Model answer: Dead Letter Queues (DLQs) are specialized message queues that store messages that cannot be processed successfully by the consumer. They are important because they allow for error handling and recovery, ensuring that the system can continue to operate even when some messages fail. By moving problematic messages to a DLQ, operators can analyze and address the issues without disrupting the flow of other messages.

Rubric: Defines what a Dead Letter Queue is.; Explains the process of how messages are moved to a DLQ.; Discusses the importance of DLQs in maintaining system robustness.; Provides examples of scenarios where DLQs would be beneficial.

Follow-ups: Why might a message fail to be processed? What strategies could be employed to handle messages in a DLQ?

Q3. How do Kafka Acknowledgment Levels impact message durability and latency? Provide examples.

Model answer: Kafka Acknowledgment Levels determine how many replicas must acknowledge receipt of a message before the producer considers it successfully sent. For example, ACK=0 offers the lowest latency but risks message loss, while ACK=all ensures the highest durability at the cost of increased latency. This tradeoff is crucial in applications where data integrity is paramount, such as financial transactions, versus those where speed is more critical, like real-time analytics.

Rubric: Explains the concept of Kafka Acknowledgment Levels.; Describes the tradeoff between durability and latency.; Provides specific examples of scenarios for different acknowledgment levels.; Discusses the implications of choosing one level over another.

Follow-ups: Why might a system prioritize latency over durability? How would you decide on the appropriate acknowledgment level for a new application?

Q4. What are Streaming Datasets, and how do they differ from traditional batch processing?

Model answer: Streaming Datasets are collections of data that are processed in real-time as they are generated, rather than being stored and processed in batches. This allows for immediate insights and actions based on the latest data. In contrast, traditional batch processing involves collecting data over a period and processing it all at once, which can introduce delays. Streaming Datasets are particularly useful in scenarios requiring timely responses, such as monitoring user interactions for recommendations.

Rubric: Defines Streaming Datasets and batch processing.; Compares the two approaches in terms of processing speed and use cases.; Explains the advantages of using Streaming Datasets in AI applications.; Provides examples of applications that benefit from each approach.

Follow-ups: Why might a system choose batch processing over streaming?

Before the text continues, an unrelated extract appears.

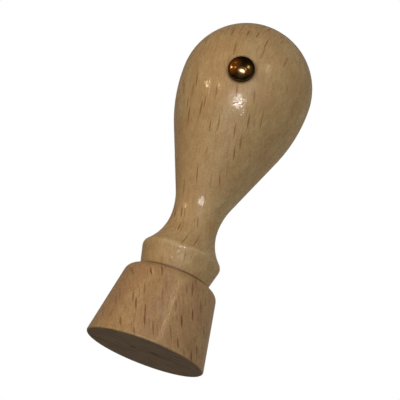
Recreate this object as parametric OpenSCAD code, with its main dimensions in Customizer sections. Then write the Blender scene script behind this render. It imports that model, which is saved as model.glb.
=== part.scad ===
// Turned wooden hand stamp: a pear-shaped handle dowelled to a round base,
// with a domed marker nail that shows which side is the front.
// The origin is the centre of the base's flat lower face, and the front is -Y.

/* [Base] */
// Diameter of the flat face that takes the stamp die
base_d = 30; // [28:0.5:34]
// Height of the base
base_h = 19.6; // [18:0.2:24]
// Diameter of the flat on top of the base
base_flat_d = 18.9; // [18.6:0.1:20]
// Radius of the rounded upper shoulder
shoulder_r = 2.6; // [2:0.1:3]
// Radius that breaks the lower edge
base_edge_r = 0.4; // [0.2:0.1:0.8]

/* [Handle] */
// Diameter of the foot that stands on the base
foot_d = 17.5; // [16.6:0.1:18.4]
// Diameter of the collar
collar_d = 20.3; // [19.8:0.1:21]
// Radius of the collar's round edge
collar_edge_r = 1.6; // [1.4:0.1:1.8]
// Diameter of the neck at its thinnest
neck_d = 12.5; // [12:0.1:13.5]
// Height of the thinnest place above the base
neck_rise = 15.8; // [15.4:0.1:17]
// Radius of the cove between the collar and the neck
lower_cove_r = 12.7; // [12.2:0.1:13.2]
// Radius of the cove between the neck and the flank
upper_cove_r = 18.2; // [16:0.2:19]
// Largest diameter of the bulb
bulb_d = 34.7; // [33:0.1:36]
// Height of the bulb's widest level above the base
bulb_rise = 55.3; // [54.8:0.1:60]
// Radius of the arc from the widest level down to the flank
bulb_lower_r = 43; // [40:0.5:44]

/* [Dowel] */
// Diameter of the fluted dowel
dowel_d = 6; // [5:0.5:7]
// Length of the dowel
dowel_l = 30; // [24:1:30]
// How much of the dowel is in the base
dowel_in_base = 14; // [10:0.5:15]
// Number of glue flutes along the dowel
flutes = 12; // [8:1:16]

/* [Marker nail] */
// Diameter of the domed cap
cap_d = 6.8; // [6:0.1:8]
// Height of the cap from its rim to its crown
cap_h = 2.3; // [2.1:0.1:2.6]
// Thickness of the cap's sheet metal
cap_wall = 0.4; // [0.3:0.05:0.5]
// Diameter of the pin
pin_d = 1.3; // [1:0.1:1.6]
// Length of the pin below its flat head
pin_l = 11; // [8:0.5:13]
// How far the nail is below the bulb's widest level
nail_drop = 3.3; // [0:0.1:6]

/* [Hidden] */
$fn = 128;
flute_fn = 24;
pin_fn = 48;

// Base
flat_r = base_flat_d / 2;
shoulder_c = [flat_r, base_h - shoulder_r];

// Handle heights above the base's lower face
neck_z = base_h + neck_rise;
bulb_z = base_h + bulb_rise;

// Centres of the arcs in the handle's outline, as [radius, height]
bulb_r = bulb_d / 2;
lower_cove_c = [neck_d / 2 + lower_cove_r, neck_z];
upper_cove_c = [neck_d / 2 + upper_cove_r, neck_z];
bulb_lower_c = [bulb_r - bulb_lower_r, bulb_z];

// The collar's edge touches the lower cove, which sets its height
collar_edge_x = collar_d / 2 - collar_edge_r;
collar_edge_drop = sqrt(pow(lower_cove_r + collar_edge_r, 2) - pow(lower_cove_c.x - collar_edge_x, 2));
collar_edge_c = [collar_edge_x, neck_z - collar_edge_drop];

// Where the straight stretches meet the arcs that they touch
base_side_top = touch_point([base_d / 2, base_edge_r], shoulder_c, shoulder_r);
chamfer_top = touch_point([foot_d / 2, base_h], collar_edge_c, collar_edge_r);
cove_end = collar_edge_c + collar_edge_r * unit(lower_cove_c - collar_edge_c);
flank_turn = let (way = bulb_lower_c - upper_cove_c)
    direction(way) + acos((upper_cove_r + bulb_lower_r) / norm(way));
flank_low = upper_cove_c + upper_cove_r * [cos(flank_turn), sin(flank_turn)];
flank_high = bulb_lower_c - bulb_lower_r * [cos(flank_turn), sin(flank_turn)];

// Dowel
dowel_z = base_h - dowel_in_base;
dowel_chamfer = 0.7;
flute_r = 0.4;
// Room for glue past each end of the dowel
glue_gap = 0.5;

// Nail: it stands square to the bulb's surface, on a flat pressed into the wood
nail_tilt = asin(nail_drop / bulb_lower_r);
nail_surface_r = bulb_lower_c.x + bulb_lower_r * cos(nail_tilt);
cap_r = cap_d / 2;
cap_skirt = 0.3;
cap_shoulder_r = 1.5;
tip_l = 2;
// The tack's flat head fills the cap's skirt
tack_head_t = cap_skirt;
// Clearance round the cap, and how far the seat is pressed below the level that just clears its rim
seat_gap = 0.05;
seat_extra = 0.02;
seat_r = cap_r + seat_gap;
seat_depth = nail_surface_r - sqrt(pow(nail_surface_r, 2) - pow(seat_r, 2)) + seat_extra;
// A cutter reaches this far past the surface that it opens
past = 1;

// Angle of a vector, and the vector at length 1
function direction(v) = atan2(v.y, v.x);
function unit(v) = v / norm(v);

// Point where a line up from p touches the circle of radius r at c, on the side away from the axis
function touch_point(p, c, r) = let (
    way = c - p,
    reach = sqrt(pow(norm(way), 2) - r * r),
    turn = direction(way) - asin(r / norm(way))
) p + reach * [cos(turn), sin(turn)];

// Rectangle between two heights, from the axis out to radius r
module band(low, high, r) {
    translate([0, low]) square([r, high - low]);
}

// Half outline of the base
module base_outline() {
    polygon([
        [0, 0], [base_d / 2 - base_edge_r, 0], [base_d / 2 - base_edge_r, base_edge_r],
        [base_d / 2, base_edge_r], base_side_top, shoulder_c, [flat_r, base_h], [0, base_h],
    ]);
    translate([base_d / 2 - base_edge_r, base_edge_r]) circle(r = base_edge_r);
    translate(shoulder_c) circle(r = shoulder_r);
}

module base() {
    color("tan") difference() {
        rotate_extrude() base_outline();
        translate([0, 0, dowel_z - glue_gap])
            cylinder(d = dowel_d, h = dowel_in_base + glue_gap + past);
    }
}

// Half outline of the collar, from the foot up to the lower cove
module collar_outline() {
    polygon([
        [0, base_h], [foot_d / 2, base_h], chamfer_top, collar_edge_c, cove_end, [0, cove_end.y],
    ]);
    translate(collar_edge_c) circle(r = collar_edge_r);
}

// Half outline of the neck: a cove below the thinnest place and a wider one above it
module neck_outline() {
    difference() {
        band(cove_end.y, neck_z, cove_end.x);
        translate(lower_cove_c) circle(r = lower_cove_r);
    }
    difference() {
        band(neck_z, flank_low.y, flank_low.x);
        translate(upper_cove_c) circle(r = upper_cove_r);
    }
}

// Half outline of the bulb: straight flank, lower arc and round crown
module bulb_outline() {
    polygon([[0, flank_low.y], flank_low, flank_high, [0, flank_high.y]]);
    intersection() {
        band(flank_high.y, bulb_z, bulb_r);
        translate(bulb_lower_c) circle(r = bulb_lower_r);
    }
    intersection() {
        band(bulb_z, bulb_z + bulb_r, bulb_r);
        translate([0, bulb_z]) circle(r = bulb_r);
    }
}

module handle() {
    color("burlywood") difference() {
        rotate_extrude() {
            collar_outline();
            neck_outline();
            bulb_outline();
        }
        translate([0, 0, base_h - past])
            cylinder(d = dowel_d, h = dowel_l - dowel_in_base + glue_gap + past);
        at_nail() {
            cylinder(r = seat_r, h = cap_h);
            pin_shape();
        }
    }
}

// Fluted dowel with both ends chamfered
module dowel() {
    color("wheat") translate([0, 0, dowel_z]) difference() {
        rotate_extrude() polygon([
            [0, 0], [dowel_d / 2 - dowel_chamfer, 0], [dowel_d / 2, dowel_chamfer],
            [dowel_d / 2, dowel_l - dowel_chamfer], [dowel_d / 2 - dowel_chamfer, dowel_l], [0, dowel_l],
        ]);
        for (i = [0 : flutes - 1])
            rotate(i * 360 / flutes) translate([dowel_d / 2, 0, -past])
                cylinder(r = flute_r, h = dowel_l + 2 * past, $fn = flute_fn);
    }
}

// Moves to the nail's seat, with +Z along the nail and out of the wood
module at_nail() {
    translate([0, -nail_surface_r, bulb_z - nail_drop]) rotate([90 + nail_tilt, 0, 0])
        translate([0, 0, -seat_depth]) children();
}

// Pin with a pointed tip, below the seat
module pin_shape() {
    rotate_extrude($fn = pin_fn) polygon([
        [0, 0], [pin_d / 2, 0], [pin_d / 2, -(pin_l - tip_l)], [0, -pin_l],
    ]);
}

// Pin with the flat head that the cap is pressed over
module nail_pin() {
    color("silver") at_nail() {
        pin_shape();
        cylinder(r = cap_r - cap_wall, h = tack_head_t);
    }
}

// Half outline of a dome over a straight skirt: a shoulder arc that runs into a crown arc
module dome_outline(r, h, shoulder) {
    rise = h - cap_skirt;
    crown = (pow(r - shoulder, 2) + rise * rise - shoulder * shoulder) / (2 * (rise - shoulder));
    crown_c = [0, h - crown];
    shoulder_c = [r - shoulder, cap_skirt];
    turn = direction(shoulder_c - crown_c);
    meet = crown_c + crown * [cos(turn), sin(turn)];
    square([r, cap_skirt]);
    intersection() {
        translate(shoulder_c) circle(r = shoulder);
        band(cap_skirt, meet.y, r);
    }
    band(cap_skirt, meet.y, shoulder_c.x);
    intersection() {
        translate(crown_c) circle(r = crown);
        band(meet.y, h, meet.x);
    }
}

module nail_cap() {
    color("darkgoldenrod") at_nail() rotate_extrude() difference() {
        dome_outline(cap_r, cap_h, cap_shoulder_r);
        dome_outline(cap_r - cap_wall, cap_h - cap_wall, cap_shoulder_r - cap_wall);
    }
}

base();
dowel();
handle();
nail_pin();
nail_cap();
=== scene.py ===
"""Looks of a turned wooden hand stamp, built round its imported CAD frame."""
import math
from types import SimpleNamespace

import bmesh
import bpy
from mathutils import Matrix, Vector


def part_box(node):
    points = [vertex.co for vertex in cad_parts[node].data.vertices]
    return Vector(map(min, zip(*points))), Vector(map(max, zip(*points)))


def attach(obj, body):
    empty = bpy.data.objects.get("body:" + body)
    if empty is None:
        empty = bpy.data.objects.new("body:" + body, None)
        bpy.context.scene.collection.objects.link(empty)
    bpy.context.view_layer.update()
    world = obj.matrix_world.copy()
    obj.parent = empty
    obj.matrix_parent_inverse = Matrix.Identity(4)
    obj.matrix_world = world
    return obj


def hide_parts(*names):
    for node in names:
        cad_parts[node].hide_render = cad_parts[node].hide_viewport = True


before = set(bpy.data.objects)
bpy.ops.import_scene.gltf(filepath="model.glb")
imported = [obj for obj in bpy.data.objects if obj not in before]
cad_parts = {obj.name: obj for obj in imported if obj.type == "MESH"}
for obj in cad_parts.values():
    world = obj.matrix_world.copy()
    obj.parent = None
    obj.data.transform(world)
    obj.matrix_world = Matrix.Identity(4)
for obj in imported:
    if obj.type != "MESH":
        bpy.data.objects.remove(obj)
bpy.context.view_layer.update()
scene = bpy.context.scene

MM = 0.001

# Sizes that the frame's boxes give, in millimetres, with the gap for glue past each end of the dowel
base_low, base_high = (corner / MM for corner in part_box("base"))
handle_low, handle_high = (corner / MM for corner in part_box("handle"))
dowel_low, dowel_high = (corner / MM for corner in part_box("dowel"))
BASE_R = (base_high.x - base_low.x) / 2
BASE_H = base_high.z
BULB_R = (handle_high.x - handle_low.x) / 2
TOP_Z = handle_high.z
BULB_Z = TOP_Z - BULB_R
GLUE_GAP = 0.5
BORE_LOW = dowel_low.z - GLUE_GAP
BORE_HIGH = dowel_high.z + GLUE_GAP

# Sizes of the turned outline that no box gives, in millimetres
BASE_FLAT_R = 9.45
SHOULDER_R = 2.6
BASE_EDGE_R = 0.4
FOOT_R = 8.75
COLLAR_R = 10.15
COLLAR_EDGE_R = 1.6
NECK_R = 6.25
NECK_Z = BASE_H + 15.8
COLLAR_Z = BASE_H + 6.0
LOWER_COVE_R = 12.7
UPPER_COVE_R = 18.2
BULB_LOWER_R = 43.0
BORE_R = 3.0

# The foot's edge is broken only in the looks, in millimetres
FOOT_EDGE_R = 0.35

# The marker nail, in millimetres
NAIL_DROP = 3.3
CAP_R = 3.4
CAP_H = 2.3
CAP_SKIRT = 0.3
CAP_SHOULDER_R = 1.5
CAP_WALL = 0.4
SEAT_R = CAP_R + 0.05
SEAT_DEPTH = 0.37

# How far the wood bends round the seat, in millimetres
SEAT_SOFT = 0.5


# ---------------------------------------------------------------- outlines

def unit(way):
    return way / way.length


def at_angle(degrees):
    return Vector((math.cos(math.radians(degrees)), math.sin(math.radians(degrees))))


def angle_of(way):
    return math.degrees(math.atan2(way.y, way.x))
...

How do Streaming Datasets enhance user experience in AI applications?

Q5. Discuss the role of Consumer Groups in a distributed messaging system and their benefits.

Model answer: Consumer Groups are a way to organize multiple consumers in a distributed messaging system, ensuring that each message is processed by only one consumer within the group. This setup allows for load balancing, as messages can be distributed among consumers, and provides fault tolerance, as the system can reassign tasks if a consumer fails. This is particularly beneficial in high-throughput environments where efficient message processing is critical.

Rubric: Defines what Consumer Groups are.; Explains how they function within a distributed messaging system.; Describes the benefits of using Consumer Groups, including load balancing and fault tolerance.; Provides examples of scenarios where Consumer Groups would be advantageous.

Follow-ups: Why is fault tolerance important in messaging systems? How would you design a system to handle consumer failures?

Q6. Explain the concept of Event Time vs Processing Time in the context of stream processing.

Model answer: Event Time refers to the time at which an event actually occurred, while Processing Time is the time at which the event is processed by the system. In stream processing, distinguishing between these two is crucial because it affects how data is aggregated and analyzed. For example, if a system processes events based on Processing Time, it may not accurately reflect the real-world sequence of events, leading to incorrect conclusions in time-sensitive applications.

Rubric: Defines Event Time and Processing Time.; Explains the significance of each in stream processing.; Discusses the implications of using one over the other.; Provides examples of applications where this distinction is critical.

Follow-ups: Why might a system choose to prioritize Event Time? How can inaccuracies in Processing Time affect data analysis?

Q7. How would you design a messaging system for a real-time analytics platform? Discuss key components and considerations.

Model answer: Designing a messaging system for a real-time analytics platform involves several key components: a robust message broker (like Kafka), Consumer Groups for load balancing, Dead Letter Queues for error handling, and a stream processing library for real-time data analysis. Key considerations include ensuring message durability through appropriate acknowledgment levels, managing straggler events to maintain performance, and implementing efficient stream joins to combine data from different sources. Scalability and fault tolerance are also critical to handle varying loads and potential failures.

Rubric: Identifies key components of a messaging system.; Discusses the importance of each component in the context of real-time analytics.; Considers scalability, fault tolerance, and error handling in the design.; Provides a coherent strategy for managing data flow and processing.

Follow-ups: Why is scalability important in a real-time analytics platform? How would you handle potential bottlenecks in data processing?

Where this connects

This chapter builds on concepts from “Atomic Operations and Transaction Management in AI Systems,” where reliable message delivery is crucial. It also connects to “Navigating the Landscape of AI Tokenization and Embeddings,” as efficient messaging systems are essential for processing large volumes of data in AI applications. Understanding these connections will help you design robust and scalable AI systems.